▶ Work to be completed
Collect all lines from the listing that include the string "which".

* * * * * * *

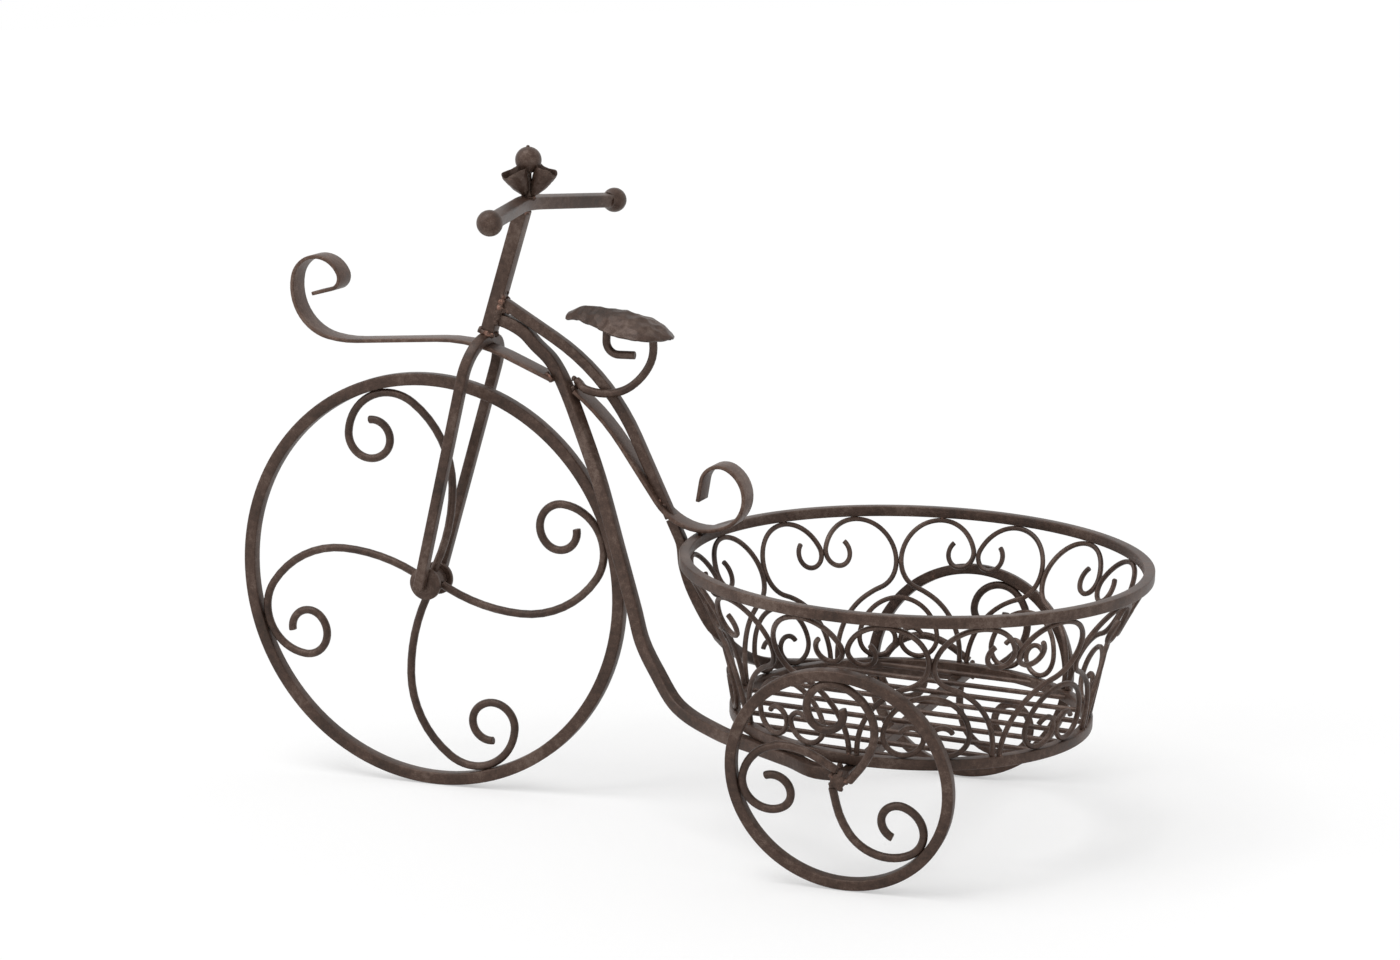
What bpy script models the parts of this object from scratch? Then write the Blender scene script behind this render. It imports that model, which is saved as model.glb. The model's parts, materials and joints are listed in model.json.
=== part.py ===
"""Wrought-iron tricycle planter.

A flared scroll basket for a flower pot sits between two small rear wheels. Bent bars run from it, round the
large front wheel, to the steering stem. Everything is welded together but the front wheel, which turns.
Lengths are in metres and angles in degrees. X runs from the front wheel to the basket, Z is up, and Y = 0 is
the mid plane. Pieces are placed from the front wheel's foot, and one empty carries them all to the middle.
"""

import math

import bmesh
import bpy
from mathutils import Matrix, Vector

# Fits and facets
GAP = 0.0003
FACET_SAG = 0.0007
MOST_FACET_TURN = 36
SHARP_ANGLE = 40
WIRE_ROUNDNESS = 1
RING_STEPS = 54
SMALL_STEPS = 16
BALL_STEPS = 14
SPAN_STEPS = 3
MERGE_DISTANCE = 0.00001

# Bar and wire stock
TREAD_BAR = 0.0095
LOWER_BAR = 0.0095
LIGHT_BAR = 0.008
STEM_BAR = 0.011
HANDLE_BAR = 0.01
SPOKE_WIRE = 0.00635
REAR_WIRE = 0.006
BASKET_WIRE = 0.004
STRIP_WIDTH = 0.019
STRIP_THICKNESS = 0.003

# Front wheel
FRONT_RADIUS = 0.16475
SPOKE_COUNT = 4
SPOKE_START_SHARE = (0.033, 0.092)
SPOKE_HEADING = 62.6
SPOKE_BEND_SHARES = ((0.942, 25.5), (0.5, 56), (0.234, 120.4), (0.121, 140.8), (0.097, 144.5))
HUB_RADIUS = 0.0095
HUB_LENGTH = 0.017
PIN_RADIUS = 0.004
HUB_DISC_RADIUS = 0.013
HUB_DISC_THICKNESS = 0.004

# Fork, stem and handlebar
RAKE = 16.5
CROWN_CLEARANCE = 0.0333
FORK_BEND_RADIUS = 0.026
FORK_SPREAD = 3.9
FORK_PAST_HUB = 0.004
FORK_LEAD = 0.0016
STEM_RAKE = 18.7
STEM_LENGTH = 0.1
HANDLE_HALF_WIDTH = 0.115
HANDLE_ROLL = 2.2
HANDLE_BEND_RADIUS = 0.09
HANDLE_SWEEP = 12.2
HANDLE_DROP = 14.4
HANDLE_SET_BACK = 0.0024
KNOB_RADIUS = 0.0096
KNOB_SOCKET = 0.004

# Finial
FINIAL_BALL_RADIUS = 0.0094
FINIAL_HEIGHT = 0.0274
FINIAL_NECK_RADIUS = 0.002
FINIAL_SET_BACK = 0.0016
FINIAL_NIB_HEIGHT = 0.0012
FINIAL_NIB_RADIUS = 0.0014
LEAF_FOOT_RADIUS = 0.0018
LEAF_THICKNESS = 0.0012
LEAF_WAIST_SHARE = 0.62
REAR_LEAF = {"lean": 38, "length": 0.0215, "mouth": 0.0072}
FRONT_LEAF = {"lean": -24, "length": 0.015, "mouth": 0.0066}

# Frame bars
LOWER_BAR_UP_STEM_SHARE = 0.135
UPPER_BAR_UP_STEM_SHARE = 0.266
LOWER_BAR_LEAD = 0.004
LOWER_BAR_TURN_SHARE = 0.3
LOWER_BAR_TWIST = 26
LOWER_BAR_TWIST_SHARES = (0.34, 0.41, 0.49, 0.59)
LOWER_BAR_SHARES = (
    (0.222, 2.215),
    (0.249, 2.153),
    (0.28, 2.083),
    (0.307, 1.98),
    (0.344, 1.82),
    (0.399, 1.547),
    (0.4415, 1.27),
    (0.4836, 0.995),
    (0.5028, 0.858),
    (0.537, 0.7435),
    (0.596, 0.6),
)
BAR_UNDER_BASE_SHARES = (0.7, 0.79, 0.88)
BAR_END_RUN = 0.012
BAR_END_SHARE = 0.9
UPPER_BAR_HEADING = -31.5
UPPER_BAR_BENDS = ((0.0486, 0), (0.1664, -34.3), (0.0669, 0))
BASKET_BAR_DROP = 0.0164
BASKET_BAR_LEAD = 0.013
BASKET_BAR_AWAY = (
    (180, 0.0394, 0.941),
    (180, 0.0319, 0.755),
    (180, 0.0125, 0.48),
    (157, 0.0155, 0.18),
    (132, 0.012, 0.07),
    (112, 0.008, 0.02),
)

# Strips and seat
FRONT_STRIP_HEIGHT_SHARE = 2.021
FRONT_STRIP_HEADING = 159.1
FRONT_STRIP_GAP = 0.0012
FRONT_STRIP_BENDS = (
    (0.0469, 0),
    (0.143, 22.9),
    (0.0581, 1.2),
    (0.1198, -20.8),
    (0.0318, -66.5),
    (0.0297, -130.1),
    (0.034, -17.1),
    (0.0057, -108.2),
    (0.0319, 0),
)
FRONT_STRIP_END_HEADING = 109
REAR_STRIP_HEIGHT_SHARE = 1.932
REAR_STRIP_HEADING = -37.4
REAR_STRIP_GAP = 0.0019
REAR_STRIP_BENDS = (
    (0.1671, -18.9),
    (0.0496, 0),
    (0.0455, 79.9),
    (0.0246, 126.6),
    (0.0145, 108.7),
    (0.0157, 0),
)
REAR_STRIP_END_HEADING = 189
SEAT_SCROLL_HEIGHT_SHARE = 1.9675
SEAT_SCROLL_HEADING = -34.1
SEAT_SCROLL_GAP = 0.002
SEAT_SCROLL_BENDS = (
    (0.0453, 48.7),
    (0.0358, 79.6),
    (0.0088, 0),
    (0.0065, 75),
    (0.024, 0),
    (0.0065, 97),
    (0.0128, 0),
    (0.0098, 94),
    (0.0132, 0),
)
SEAT_SCROLL_PASS = (0.001, 0.011, 0.05, 0.08)
SEAT_NOSE = (0.1243, 0.3806)
SEAT_LENGTH = 0.085
SEAT_THICKNESS = 0.002
SEAT_CELLS_ACROSS = 6
SEAT_ROUNDNESS = 1.8
SEAT_SHARES = (
    (0.0, 0.09, -0.003, 0.045),
    (0.05, 0.108, 0.036, 0.068),
    (0.15, 0.136, 0.066, 0.1),
    (0.35, 0.216, 0.064, 0.148),
    (0.55, 0.29, 0.048, 0.186),
    (0.75, 0.318, -0.005, 0.158),
    (0.89, 0.239, -0.0875, 0.093),
    (0.96, 0.125, -0.148, 0.045),
    (1.0, 0.034, -0.182, 0.006),
)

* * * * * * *

▶ Written answer
What bpy script models the parts of this object from scratch? Then write the Blender scene script behind this render. It imports that model, which is saved as model.glb. The model's parts, materials and joints are listed in model.json.
large front wheel, to the steering stem. Everything is welded together but the front wheel, which turns.